Toutefois, là encore, la
juridiction indique l’existence de deux conditions : que l’action humanitaire
ne constitue pas en réalité une action à caractère politique, et que la collectivité
territoriale s’assure que son aide sera « exclusivement destinée »
au financement de cette action.
La subvention de Montpellier
annulée car insuffisamment ciblée
Et c’est là que le bât blesse
pour la subvention accordée par la Ville de Montpellier. Car si le Conseil
d’État considère que les subventions de la Ville de Paris et du département de
l’Hérault à SOS Méditerranée sont conformes à la loi, il annule la subvention accordée
par la commune montpelliéraine, qu’il juge insuffisamment ciblée.

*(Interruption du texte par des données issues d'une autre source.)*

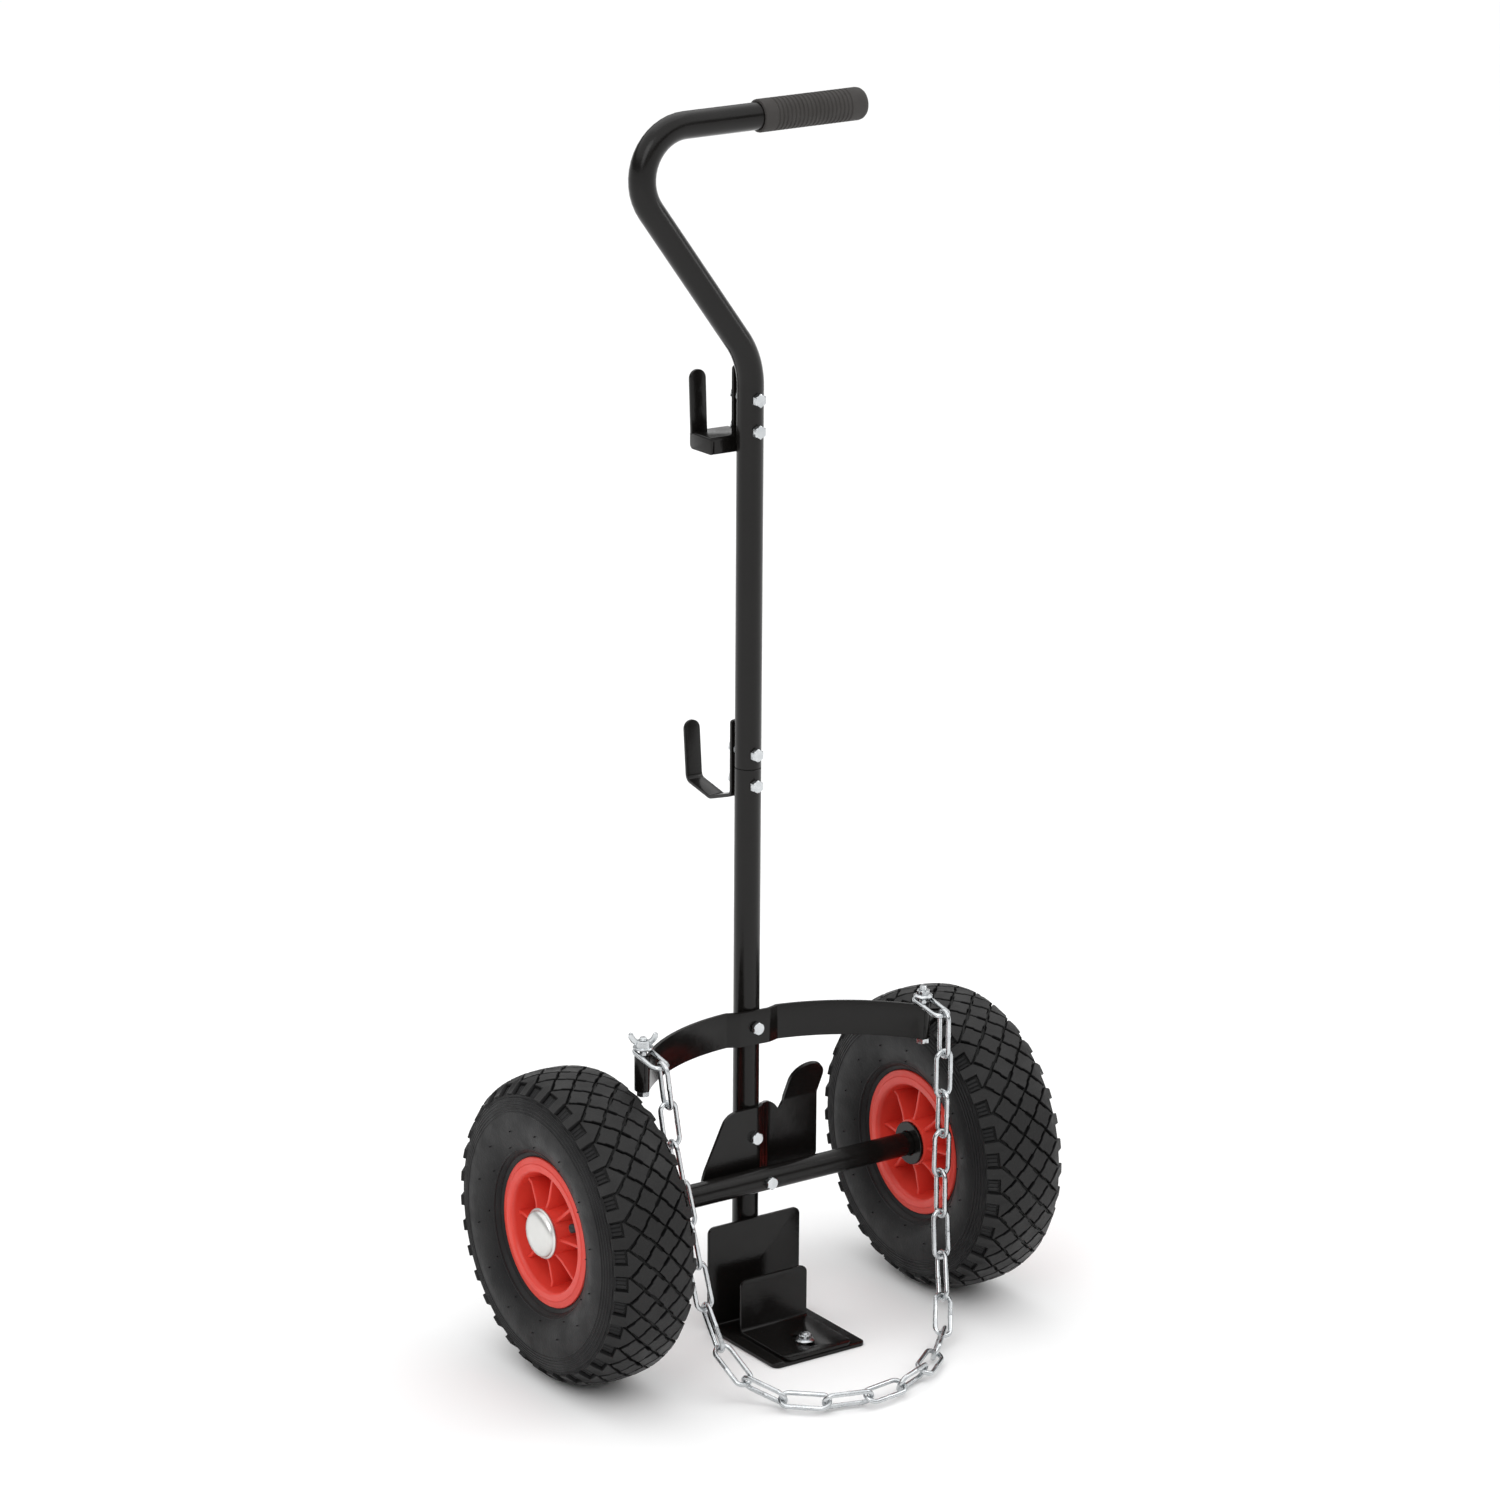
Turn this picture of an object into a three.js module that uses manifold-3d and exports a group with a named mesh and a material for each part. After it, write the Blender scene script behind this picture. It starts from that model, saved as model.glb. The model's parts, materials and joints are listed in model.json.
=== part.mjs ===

L’arrêt le souligne en effet :
aucun élément ne permet d’établir que la commune s’est assurée que son aide
serait exclusivement destinée au financement de l’action internationale
humanitaire qu’elle entendait soutenir.
La délibération « ne
précise pas la destination de la subvention de 15 000 euros qu’elle accorde à
l’association », et « [l’article 1] se borne à stipuler que la
subvention a été sollicitée pour le fonctionnement de l’association », analyse le Conseil d'État.
De quoi annuler l’arrêt de la cour administrative d’appel de Toulouse du 28
mars 2023 ainsi que le jugement du tribunal administratif de Montpellier du 19
octobre 2021, qui rejetaient la requête de Johan Salacroup.
Les collectivités sont donc
averties : l’imprécision dans les conventions qu’elles concluent avec les associations
humanitaires peut avoir raison de leurs subventions. Un problème évité entre
autres par la Ville de Paris, dont la subvention de 100 000 euros accordée à un
programme de sauvetage en mer et de soins aux migrants dans le cadre de l’aide
d’urgence, « exclusivement destinée à financer l’affrètement d’un
nouveau navire en vue de permettre à l’association de reprendre ses activités
de secours en mer », est validée par le Conseil d’État.